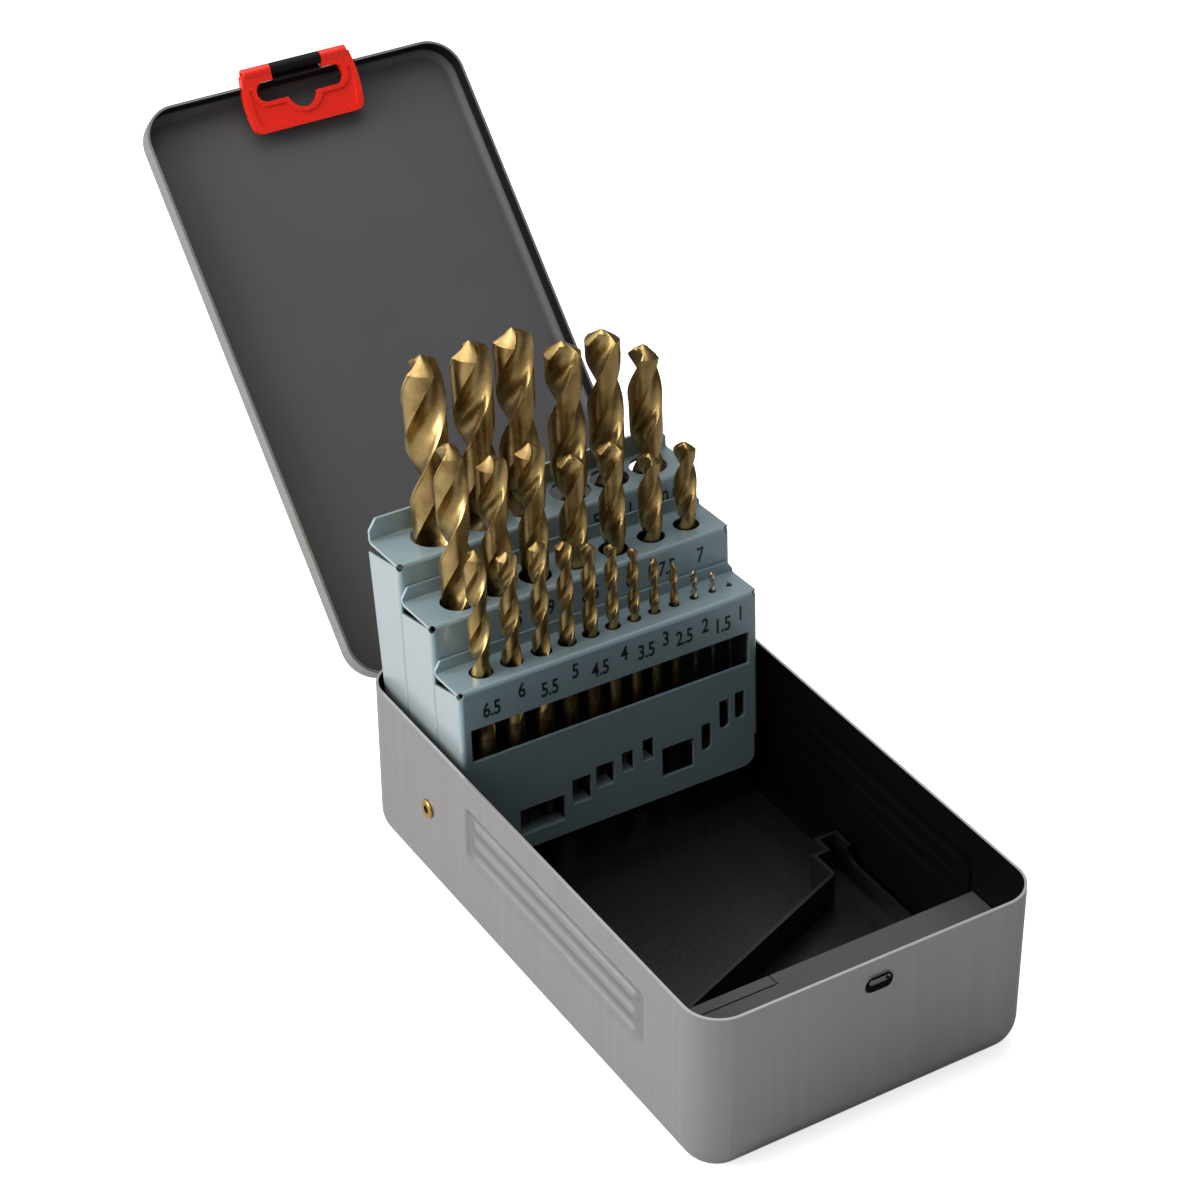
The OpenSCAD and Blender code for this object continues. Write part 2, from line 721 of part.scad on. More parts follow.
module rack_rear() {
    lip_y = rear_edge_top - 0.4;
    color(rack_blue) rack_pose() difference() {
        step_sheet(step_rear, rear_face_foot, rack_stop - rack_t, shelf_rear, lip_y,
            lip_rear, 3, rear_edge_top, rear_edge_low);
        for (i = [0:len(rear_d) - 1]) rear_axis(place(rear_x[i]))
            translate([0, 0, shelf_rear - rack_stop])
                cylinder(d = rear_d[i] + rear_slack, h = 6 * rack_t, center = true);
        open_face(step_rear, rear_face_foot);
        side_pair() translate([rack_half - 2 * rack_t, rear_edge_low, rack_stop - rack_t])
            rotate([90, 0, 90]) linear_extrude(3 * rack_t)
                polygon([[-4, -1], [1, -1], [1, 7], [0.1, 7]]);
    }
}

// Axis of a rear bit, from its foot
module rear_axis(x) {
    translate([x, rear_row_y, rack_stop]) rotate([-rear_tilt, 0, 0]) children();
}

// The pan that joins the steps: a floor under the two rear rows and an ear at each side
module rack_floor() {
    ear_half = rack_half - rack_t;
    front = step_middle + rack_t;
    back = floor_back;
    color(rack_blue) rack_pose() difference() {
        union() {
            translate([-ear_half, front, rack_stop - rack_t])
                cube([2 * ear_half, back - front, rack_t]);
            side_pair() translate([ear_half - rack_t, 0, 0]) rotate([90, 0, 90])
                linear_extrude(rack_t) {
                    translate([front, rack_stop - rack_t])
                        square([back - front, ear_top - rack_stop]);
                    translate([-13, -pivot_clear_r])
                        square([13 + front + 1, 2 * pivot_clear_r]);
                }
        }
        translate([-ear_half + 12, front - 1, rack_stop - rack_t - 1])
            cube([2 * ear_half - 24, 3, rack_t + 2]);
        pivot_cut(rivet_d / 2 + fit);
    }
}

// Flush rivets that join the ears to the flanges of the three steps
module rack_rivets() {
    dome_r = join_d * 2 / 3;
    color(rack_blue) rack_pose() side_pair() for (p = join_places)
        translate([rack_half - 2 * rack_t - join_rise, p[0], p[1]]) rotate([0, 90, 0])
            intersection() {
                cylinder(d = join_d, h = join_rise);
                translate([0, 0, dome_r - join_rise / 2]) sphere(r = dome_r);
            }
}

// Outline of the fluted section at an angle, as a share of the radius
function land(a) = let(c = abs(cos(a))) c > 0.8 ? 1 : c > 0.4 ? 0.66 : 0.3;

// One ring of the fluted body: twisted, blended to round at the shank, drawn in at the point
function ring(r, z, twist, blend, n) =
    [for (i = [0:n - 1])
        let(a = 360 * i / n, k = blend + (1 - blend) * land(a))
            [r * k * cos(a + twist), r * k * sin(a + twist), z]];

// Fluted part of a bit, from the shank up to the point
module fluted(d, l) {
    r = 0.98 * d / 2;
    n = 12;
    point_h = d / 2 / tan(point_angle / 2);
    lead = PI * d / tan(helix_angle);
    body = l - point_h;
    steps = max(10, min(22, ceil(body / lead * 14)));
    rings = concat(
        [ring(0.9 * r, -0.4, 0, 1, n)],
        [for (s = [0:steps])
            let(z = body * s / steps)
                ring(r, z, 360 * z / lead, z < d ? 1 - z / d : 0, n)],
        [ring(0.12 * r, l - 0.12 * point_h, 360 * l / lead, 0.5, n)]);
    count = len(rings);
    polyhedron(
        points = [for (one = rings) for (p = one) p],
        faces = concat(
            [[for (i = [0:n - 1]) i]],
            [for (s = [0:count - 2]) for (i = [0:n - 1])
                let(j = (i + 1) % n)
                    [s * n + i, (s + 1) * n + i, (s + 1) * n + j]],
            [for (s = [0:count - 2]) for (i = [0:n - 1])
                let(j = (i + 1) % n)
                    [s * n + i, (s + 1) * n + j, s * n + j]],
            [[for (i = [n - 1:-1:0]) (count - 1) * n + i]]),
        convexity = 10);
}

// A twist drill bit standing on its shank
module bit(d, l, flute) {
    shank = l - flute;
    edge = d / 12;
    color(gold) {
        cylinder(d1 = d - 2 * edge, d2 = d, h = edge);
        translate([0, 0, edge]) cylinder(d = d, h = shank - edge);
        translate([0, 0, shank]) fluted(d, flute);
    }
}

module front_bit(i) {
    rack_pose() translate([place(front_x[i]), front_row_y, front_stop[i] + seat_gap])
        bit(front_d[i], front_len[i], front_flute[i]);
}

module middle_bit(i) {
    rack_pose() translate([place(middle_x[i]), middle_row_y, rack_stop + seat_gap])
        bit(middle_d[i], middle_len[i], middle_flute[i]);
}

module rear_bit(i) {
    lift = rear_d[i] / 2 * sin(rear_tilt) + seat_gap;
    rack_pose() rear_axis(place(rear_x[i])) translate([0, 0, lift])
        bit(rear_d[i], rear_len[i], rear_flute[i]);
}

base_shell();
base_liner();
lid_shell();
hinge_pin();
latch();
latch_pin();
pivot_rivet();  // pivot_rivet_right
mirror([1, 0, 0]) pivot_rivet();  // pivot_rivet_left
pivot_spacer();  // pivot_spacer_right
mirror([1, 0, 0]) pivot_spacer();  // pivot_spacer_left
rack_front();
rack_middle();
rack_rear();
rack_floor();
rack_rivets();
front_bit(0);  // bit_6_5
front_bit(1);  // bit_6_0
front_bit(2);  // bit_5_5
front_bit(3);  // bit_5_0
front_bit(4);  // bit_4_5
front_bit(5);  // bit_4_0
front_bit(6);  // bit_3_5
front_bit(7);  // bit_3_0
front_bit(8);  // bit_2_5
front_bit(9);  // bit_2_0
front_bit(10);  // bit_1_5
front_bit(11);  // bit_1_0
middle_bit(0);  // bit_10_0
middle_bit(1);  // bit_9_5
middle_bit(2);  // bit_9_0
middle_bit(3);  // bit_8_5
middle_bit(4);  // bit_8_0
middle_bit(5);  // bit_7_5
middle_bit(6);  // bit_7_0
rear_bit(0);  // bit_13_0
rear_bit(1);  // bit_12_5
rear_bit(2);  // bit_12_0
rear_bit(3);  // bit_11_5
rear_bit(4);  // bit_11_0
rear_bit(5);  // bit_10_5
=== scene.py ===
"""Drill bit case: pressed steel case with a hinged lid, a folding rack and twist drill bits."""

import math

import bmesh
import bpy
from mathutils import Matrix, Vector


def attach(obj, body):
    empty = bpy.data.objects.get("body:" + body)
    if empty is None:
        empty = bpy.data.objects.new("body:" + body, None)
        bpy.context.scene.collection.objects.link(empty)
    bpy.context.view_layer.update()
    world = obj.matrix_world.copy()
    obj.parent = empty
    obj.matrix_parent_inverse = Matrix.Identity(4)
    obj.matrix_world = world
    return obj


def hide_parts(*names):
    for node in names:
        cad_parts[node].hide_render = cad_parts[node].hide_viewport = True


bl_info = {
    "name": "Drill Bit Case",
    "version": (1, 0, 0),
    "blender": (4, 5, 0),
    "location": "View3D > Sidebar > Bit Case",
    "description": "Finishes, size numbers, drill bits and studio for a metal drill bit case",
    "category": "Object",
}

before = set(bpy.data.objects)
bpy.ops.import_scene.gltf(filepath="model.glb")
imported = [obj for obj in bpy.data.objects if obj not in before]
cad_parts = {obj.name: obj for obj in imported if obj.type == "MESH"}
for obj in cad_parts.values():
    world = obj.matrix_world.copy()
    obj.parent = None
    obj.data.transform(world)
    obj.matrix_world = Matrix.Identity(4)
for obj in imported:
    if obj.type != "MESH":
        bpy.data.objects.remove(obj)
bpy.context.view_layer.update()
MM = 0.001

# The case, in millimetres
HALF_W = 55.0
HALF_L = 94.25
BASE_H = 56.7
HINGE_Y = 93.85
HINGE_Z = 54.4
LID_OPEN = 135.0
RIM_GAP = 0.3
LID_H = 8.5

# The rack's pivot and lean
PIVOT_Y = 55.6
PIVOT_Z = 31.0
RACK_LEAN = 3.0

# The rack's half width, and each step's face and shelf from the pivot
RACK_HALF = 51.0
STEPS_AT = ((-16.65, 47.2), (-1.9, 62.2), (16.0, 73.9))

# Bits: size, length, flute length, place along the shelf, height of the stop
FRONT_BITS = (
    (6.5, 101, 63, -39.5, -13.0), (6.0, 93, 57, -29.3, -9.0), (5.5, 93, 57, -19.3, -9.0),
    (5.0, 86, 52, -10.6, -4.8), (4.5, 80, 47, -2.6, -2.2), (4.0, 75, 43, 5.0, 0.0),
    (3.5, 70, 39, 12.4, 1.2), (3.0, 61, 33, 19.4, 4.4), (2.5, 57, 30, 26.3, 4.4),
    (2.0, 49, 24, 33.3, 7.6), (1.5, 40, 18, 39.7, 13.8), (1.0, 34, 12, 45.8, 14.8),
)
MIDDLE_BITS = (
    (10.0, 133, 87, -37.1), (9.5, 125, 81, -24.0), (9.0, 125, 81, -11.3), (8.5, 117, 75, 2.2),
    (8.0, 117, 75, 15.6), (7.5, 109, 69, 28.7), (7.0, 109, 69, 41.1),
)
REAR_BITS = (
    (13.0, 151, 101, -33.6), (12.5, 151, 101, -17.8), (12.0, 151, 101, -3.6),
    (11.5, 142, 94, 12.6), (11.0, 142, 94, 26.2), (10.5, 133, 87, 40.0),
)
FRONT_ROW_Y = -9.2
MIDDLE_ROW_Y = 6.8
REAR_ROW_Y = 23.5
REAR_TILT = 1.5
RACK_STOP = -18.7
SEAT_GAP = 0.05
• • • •
Written request: Extract every line above containing the word "data".

Full answer:
    empty = bpy.data.objects.get("body:" + body)
        empty = bpy.data.objects.new("body:" + body, None)
before = set(bpy.data.objects)
imported = [obj for obj in bpy.data.objects if obj not in before]
    obj.data.transform(world)
        bpy.data.objects.remove(obj)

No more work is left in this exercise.